-------- Dataset extract

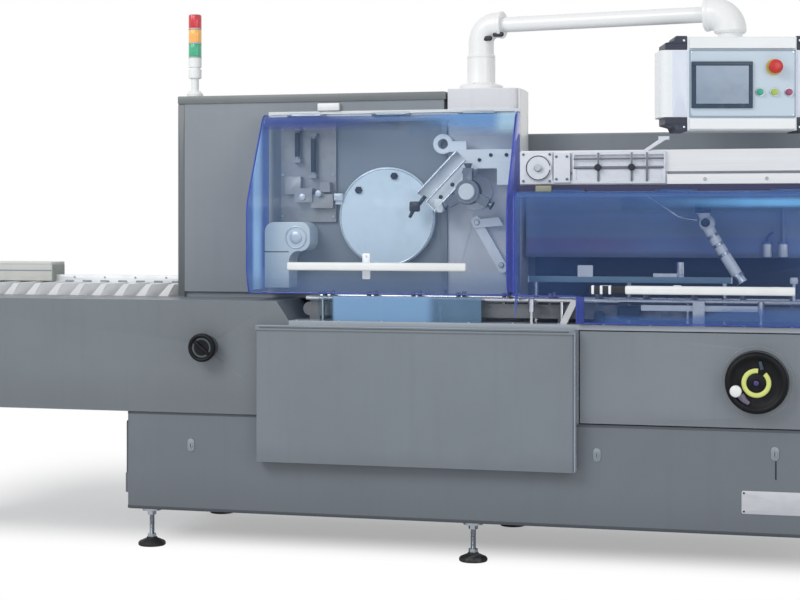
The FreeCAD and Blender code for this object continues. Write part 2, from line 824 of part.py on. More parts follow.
def make_cabinets():
    """Tall rear cabinet with the infeed tunnel, the rear housing and the inner guard sheet."""
    body = new_body("CabinetBody")
    face = [
        ("cabinet_left", "infeed_top + plinth_height"),
        ("infeed_end", "infeed_top + plinth_height"),
        ("infeed_end", "deck_top"),
        ("cabinet_right", "deck_top"),
        ("cabinet_right", "cabinet_top"),
        ("cabinet_left", "cabinet_top"),
    ]
    front = outline(body, "CabinetFace", "XZ_Plane", face, "-cabinet_front")
    main = pad(body, front, "body_depth - cabinet_front", True)
    plinth = [
        ("cabinet_left + plinth_inset", "cabinet_front + plinth_inset"),
        ("infeed_end", "cabinet_front + plinth_inset"),
        ("infeed_end", "body_depth - plinth_inset"),
        ("cabinet_left + plinth_inset", "body_depth - plinth_inset"),
    ]
    pad(body, outline(body, "CabinetPlinth", "XY_Plane", plinth, "infeed_top"), "plinth_height")
    lip = rectangle("cabinet_left - cabinet_lip_reach", "cabinet_front - cabinet_lip_reach",
                    "cabinet_right + cabinet_lip_reach", "body_depth")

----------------

Task brief ->
Reproduce each line of the material above precisely.

Task response ->
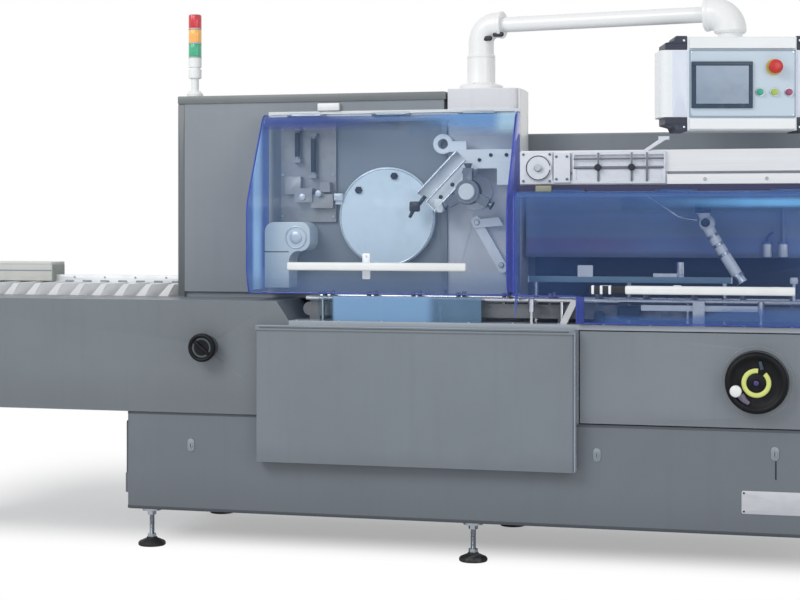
The FreeCAD and Blender code for this object continues. Write part 2, from line 824 of part.py on. More parts follow.
def make_cabinets():
    """Tall rear cabinet with the infeed tunnel, the rear housing and the inner guard sheet."""
    body = new_body("CabinetBody")
    face = [
        ("cabinet_left", "infeed_top + plinth_height"),
        ("infeed_end", "infeed_top + plinth_height"),
        ("infeed_end", "deck_top"),
        ("cabinet_right", "deck_top"),
        ("cabinet_right", "cabinet_top"),
        ("cabinet_left", "cabinet_top"),
    ]
    front = outline(body, "CabinetFace", "XZ_Plane", face, "-cabinet_front")
    main = pad(body, front, "body_depth - cabinet_front", True)
    plinth = [
        ("cabinet_left + plinth_inset", "cabinet_front + plinth_inset"),
        ("infeed_end", "cabinet_front + plinth_inset"),
        ("infeed_end", "body_depth - plinth_inset"),
        ("cabinet_left + plinth_inset", "body_depth - plinth_inset"),
    ]
    pad(body, outline(body, "CabinetPlinth", "XY_Plane", plinth, "infeed_top"), "plinth_height")
    lip = rectangle("cabinet_left - cabinet_lip_reach", "cabinet_front - cabinet_lip_reach",
                    "cabinet_right + cabinet_lip_reach", "body_depth")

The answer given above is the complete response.